Il ne s'agit pas d'une prestation d'intérim, mais d'une prestation de ressources humaines et de conseil.
Tel que vous nous l'avez présenté, ce renforcement laissait penser qu'il s'agissait d'intérim...
C'est du renforcement en conseil, et non pas en intérim.
Les agents privés auxquels il est fait appel dans l'urgence ne devraient-ils pas être soumis aux mêmes règles déontologiques que les agents temporaires du service public ?
La DITP l'envisage. Cela relève de la loi. À titre personnel, j'y suis très favorable : tout ce qui nous permettra d'éviter de nous trouver dans des situations problématiques a posteriori va dans le bon sens. Au cours de ma courte carrière parlementaire, j'ai toujours lutté contre les conflits d'intérêts.
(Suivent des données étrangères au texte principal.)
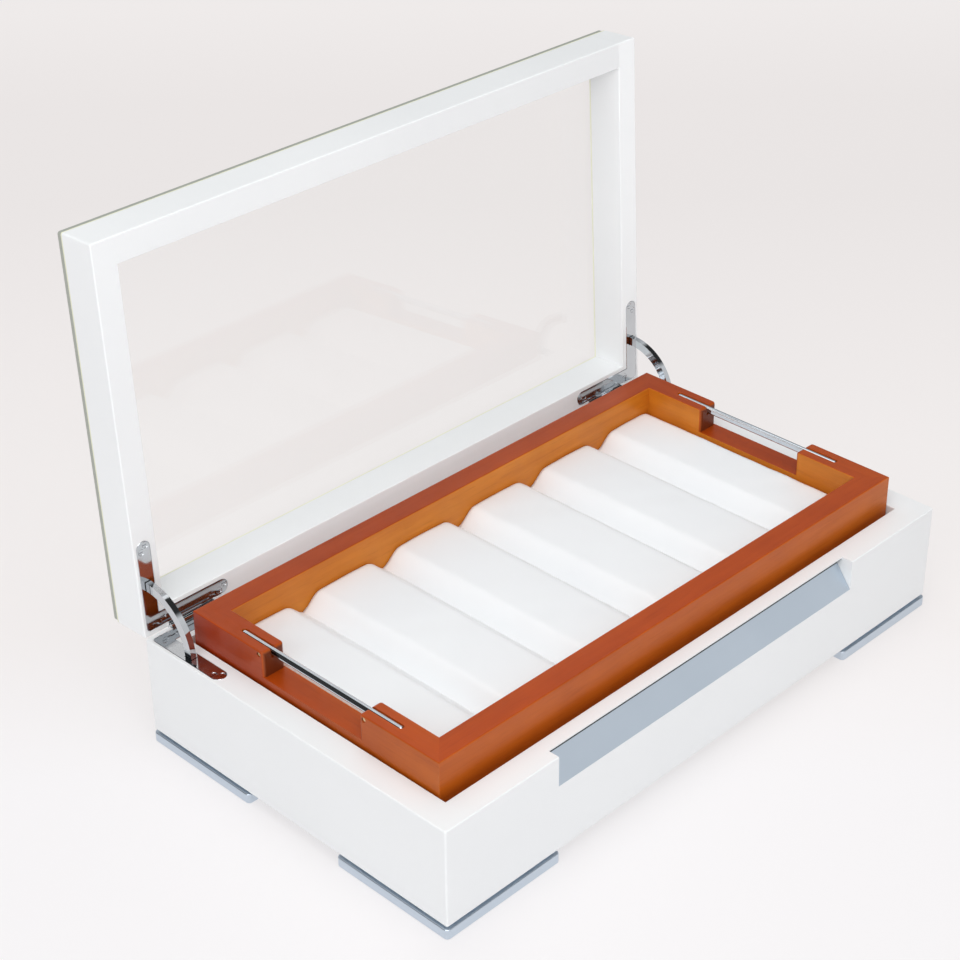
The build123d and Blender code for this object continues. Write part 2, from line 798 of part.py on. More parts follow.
def cushion_section(y, lift, draw):
    """Ridged section of the cushion at a depth y, raised by lift and drawn in by draw."""
    half = cushion_half_length - draw
    top = rim + cushion_rise + lift
    low = rim - valley_drop + lift / 2
    valleys = [(i - (valley_count - 1) / 2) * valley_pitch for i in range(valley_count)]
    starts = [-half] + [valley + valley_half for valley in valleys]
    finishes = [valley - valley_half for valley in valleys] + [half]
    section_plane = Plane(origin=(0, middle + y, 0), x_dir=(1, 0, 0), z_dir=(0, -1, 0))
    with BuildSketch(section_plane) as section:
        with BuildLine():
            for start, finish in zip(starts, finishes):
                crest = ((start + finish) / 2, top + cushion_dome)
                ThreePointArc((start, top), crest, (finish, top))
            for valley in valleys:
                Polyline((valley - valley_half, top), (valley, low), (valley + valley_half, top))
            Polyline((half, top), (half, cushion_bottom), (-half, cushion_bottom), (-half, top))
        make_face()
        near = valley_half / 100
        fillet([v for v in section.vertices() if abs(v.Y - top) < near], shoulder_round)
        fillet([v for v in section.vertices() if abs(v.Y - low) < near], valley_round)
    return section.sketch


def make_cushion():
    """Padded pen cushion: ridges front to back, a crown in mid depth and drawn-in ends."""
    end_y = cushion_half_depth
    roll_y = end_y - cushion_end_roll
    sections = [
        cushion_section(-end_y, -cushion_end_drop, 0),
        cushion_section(-roll_y, 0, cushion_draw / 3),
        cushion_section(0, cushion_crown, cushion_draw),
        cushion_section(roll_y, 0, cushion_draw / 3),
        cushion_section(end_y, -cushion_end_drop, 0),
    ]
    with BuildPart() as cushion:
        loft(sections, ruled=True)
    save(cushion, "pen_cushion")


os.makedirs("parts", exist_ok=True)
make_walls()
make_floor()
make_ledges()
make_grip_plate()
make_feet()
make_lid()
make_hinges()
make_long_rails()
make_end_rails()
make_tray_panel()
make_lifting_bars()
make_cushion()
print(f"stay turns {stay_turn:.2f} degrees, {stay_ratio:.4f} of the lid's turn")
print(f"base middle is {-middle:.2f} in front of the origin, hinge axis at y {back:.2f}, z {rim:.2f}")
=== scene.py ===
"""Looks of the pen collector chest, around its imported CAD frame."""

import math

import bpy
import numpy as np
from mathutils import Matrix, Vector


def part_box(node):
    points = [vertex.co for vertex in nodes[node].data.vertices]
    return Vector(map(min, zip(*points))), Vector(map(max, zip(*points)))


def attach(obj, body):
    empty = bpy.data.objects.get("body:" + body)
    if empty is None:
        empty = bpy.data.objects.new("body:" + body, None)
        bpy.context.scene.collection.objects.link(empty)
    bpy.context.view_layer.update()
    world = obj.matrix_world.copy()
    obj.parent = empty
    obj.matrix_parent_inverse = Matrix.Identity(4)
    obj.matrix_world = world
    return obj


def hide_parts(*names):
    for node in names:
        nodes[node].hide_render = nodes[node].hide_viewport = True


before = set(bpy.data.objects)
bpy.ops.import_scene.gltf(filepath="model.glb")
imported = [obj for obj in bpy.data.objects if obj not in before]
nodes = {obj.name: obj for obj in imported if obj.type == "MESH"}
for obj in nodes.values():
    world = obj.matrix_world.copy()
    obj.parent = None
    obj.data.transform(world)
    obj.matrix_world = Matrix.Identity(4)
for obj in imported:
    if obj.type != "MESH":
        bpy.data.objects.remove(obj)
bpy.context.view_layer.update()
scene = bpy.context.scene
scene.view_settings.view_transform = "Standard"

MM = 0.001
UP = (0, 0, 1)
FRONT = (0, -1, 0)
LEFT = (-1, 0, 0)
LID_LEAN = math.radians(2.85)
PANE_AXIS = (0, math.cos(LID_LEAN), -math.sin(LID_LEAN))

# Places that the materials tell apart, in metres from the chest's origin: limits by axis, the X of
# the tray's outer left face, how far along the pane's axis the glue starts, and the height from
# which the left bar's outer side is painted dark. All but the glue line carry painted shade or light.
GRIP_RECESS_SHADE = {"X": (-0.1208, 0.1208), "Y": (-0.1270, -0.1200), "Z": (0.0600, 0.0672)}
TRAY_INSIDE = {"X": (-0.16845, 0.16845), "Y": (-0.09708, 0.05883)}
FINGER_GAP = {"Y": (-0.07, 0.03)}
TRAY_LEFT_FACE = -0.18265
GLUE_START = 0.1139
BAR_SHADE_START = 0.0853


# ---------------------------------------------------------------- camera
def make_camera():
    """Camera at the photograph's angle: a long lens, high on the chest's front left."""
    place = Vector((-0.7469, -0.69993, 0.7377))
    forward = Vector((0.6078, 0.6025, -0.5172)).normalized()
    right = Vector((0.7006, -0.7135, -0.0080))
    right = (right - forward * right.dot(forward)).normalized()
    up = right.cross(forward)
    turn = Matrix((right, up, -forward)).transposed().to_4x4()
    data = bpy.data.cameras.new("camera")
    data.sensor_width = 36
    data.lens = 81.47
    data.clip_start = 0.05
    data.clip_end = 60
    camera = bpy.data.objects.new("camera", data)
    scene.collection.objects.link(camera)
    camera.matrix_world = Matrix.Translation(place) @ turn
    scene.camera = camera


# ---------------------------------------------------------------- node helpers
class Shader:
    """A material's node tree, with short calls for making and joining its nodes."""

    def __init__(self, tree):
        self.tree = tree
        self.tree.nodes.clear()

    def node(self, kind, inputs=None, **settings):
        """New node; each input is a value or the socket of another node."""
        made = self.tree.nodes.new(kind)
        for name, value in settings.items():
            setattr(made, name, value)
        for name, value in (inputs or {}).items():
            socket = made.inputs[name]
            if isinstance(value, bpy.types.NodeSocket):
                self.tree.links.new(value, socket)
            else:
                socket.default_value = value
        return made

    def place(self, scale=(1, 1, 1)):
        """Object coordinates, which are the chest's own, times a scale."""
        spot = self.node("ShaderNodeTexCoord").outputs["Object"]
        return self.node("ShaderNodeMapping", {"Vector": spot, "Scale": scale}).outputs["Vector"]

    def split_place(self):
        """Object coordinates as the three sockets X, Y and Z."""
        return self.node("ShaderNodeSeparateXYZ", {"Vector": self.place()}).outputs

    def noise(self, place, scale, detail=2.0, roughness=0.5, distortion=0.0):
        """Noise value, whose scale is in cells per metre."""
        made = self.node(
            "ShaderNodeTexNoise",
            {
                "Vector": place,
                "Scale": scale,
                "Detail": detail,
                "Roughness": roughness,
                "Distortion": distortion,
            },
        )
        return made.outputs["Fac"]

    def span(self, value, low, high, start=0.0, finish=1.0):
        """Value mapped from low..high to start..finish, held at both ends."""
        made = self.node(
            "ShaderNodeMapRange",
            {
                "Value": value,
                "From Min": low,
                "From Max": high,
                "To Min": start,
                "To Max": finish,
            },
        )
        return made.outputs["Result"]

    def ramp(self, value, *stops):
        """Colour ramp from stops of (place, colour)."""
        made = self.node("ShaderNodeValToRGB", {"Fac": value})
        points = made.color_ramp.elements
        while len(points) < len(stops):
            points.new(1.0)
        for point, (spot, colour) in zip(points, stops):
            point.position = spot
            point.color = (*colour, 1.0)
        return made.outputs["Color"]

    def blend(self, share, first, second, how="MIX"):
        """Two colours mixed by share."""
        made = self.node("ShaderNodeMix", data_type="RGBA", blend_type=how)
        for socket, value in ((0, share), (6, first), (7, second)):
            if isinstance(value, bpy.types.NodeSocket):
                self.tree.links.new(value, made.inputs[socket])
            elif socket:
                made.inputs[socket].default_value = (*value, 1.0)
            else:
                made.inputs[socket].default_value = value
        return made.outputs[2]

    def tint(self, share, colour, by):
        """Colour multiplied by another one, as far as share says."""
        return self.blend(share, colour, self.blend(1.0, colour, by, "MULTIPLY"))

    def math(self, operation, first, second=0.0):
        """One arithmetic step."""
        made = self.node("ShaderNodeMath", operation=operation)
        for socket, value in enumerate((first, second)):
            if isinstance(value, bpy.types.NodeSocket):
                self.tree.links.new(value, made.inputs[socket])
            else:
                made.inputs[socket].default_value = value
        return made.outputs["Value"]

    def product(self, first, *others):
        """All values multiplied."""
        for other in others:
            first = self.math("MULTIPLY", first, other)
        return first

    def bump(self, height, strength, distance, under=None):
        """Bump from a height; distance is in metres."""
        inputs = {"Height": height, "Strength": strength, "Distance": distance}
        if under is not None:
            inputs["Normal"] = under
        return self.node("ShaderNodeBump", inputs).outputs["Normal"]

    def inside(self, value, low, high):
        """One where a value lies between low and high, otherwise nothing."""
        above = self.math("GREATER_THAN", value, low)
        return self.product(above, self.math("LESS_THAN", value, high))

    def within(self, limits):
        """One where the place lies between the limits of every axis they name."""
        split = self.split_place()
        return self.product(*(self.inside(split[axis], *ends) for axis, ends in limits.items()))

    def along(self, vector, axis):
        """Length of a vector along an axis."""
        inputs = {0: vector, 1: axis}
        return self.node("ShaderNodeVectorMath", inputs, operation="DOT_PRODUCT").outputs["Value"]

    def facing(self, axis):
        """How much the surface faces along an axis, from minus one to one."""
        return self.along(self.node("ShaderNodeTexCoord").outputs["Normal"], axis)

    def edge_on(self, axis, limit):
        """One on faces that neither face along an axis nor against it by more than the limit."""
        return self.math("LESS_THAN", self.math("ABSOLUTE", self.facing(axis)), limit)

    def glue_line(self):
        """One on the last millimetre of the lid frame's sides, next to the pane."""
        near = self.math("GREATER_THAN", self.along(self.place(), PANE_AXIS), GLUE_START)
        return self.product(near, self.edge_on(PANE_AXIS, 0.5))

    def surface(self, inputs):
        """Principled surface to the output."""
        shader = self.node("ShaderNodeBsdfPrincipled", inputs)
        self.node("ShaderNodeOutputMaterial", {"Surface": shader.outputs["BSDF"]})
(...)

Mais, en tant que ministre, je ne demande pas à mes services d'aller au-delà de ce qu'impose la loi : cela pourrait également m'être reproché.
Si la loi est modifiée, ou si la DITP change ses règles, je m'y conformerais volontiers.
Sur le site internet de votre ministère, on peut lire que « la stratégie nationale de santé constitue le cadre de la politique de santé en France ».
Dès lors, pourquoi avoir confié son évaluation à un cabinet de conseil - McKinsey - qui a reçu trois commandes en 2021 - janvier, juillet et octobre - pour un montant global de 1,12 million d'euros ? Quel a été l'apport de ce travail ? Quelles conséquences en ont-elles été tirées ?
Je pense qu'il s'agit d'une aide ponctuelle dans une période compliquée. Je ne connais pas du tout le détail de cette prestation.
Nous avons eu besoin d'aide dans la période, avec toutes les transformations et réformes à mener : monter 700 lits de réanimation, recruter et former 6 000 infirmières et aides-soignantes supplémentaires, décloisonner, regrouper... Les missions ne manquent pas.
Je ne sais pas de quoi il retourne, mais vous trouverez tous les détails souhaités dans les documents que je vous ai adressés. Je ne suis pas étonné que nous ayons eu besoin d'une mission d'appui dans cette période.
C'est une information que nous avons trouvée sur le site internet du ministère.
S'il s'agit d'une mission de conseil diligentée par mon ministère, vous trouverez tous les détails souhaités au sein des pièces que je vous ai adressées.
Merci, monsieur le ministre.
La réunion est close à 19 h 30.
Ce point de l'ordre du jour a fait l'objet d'une captation vidéo qui est disponible en ligne sur le site du Sénat.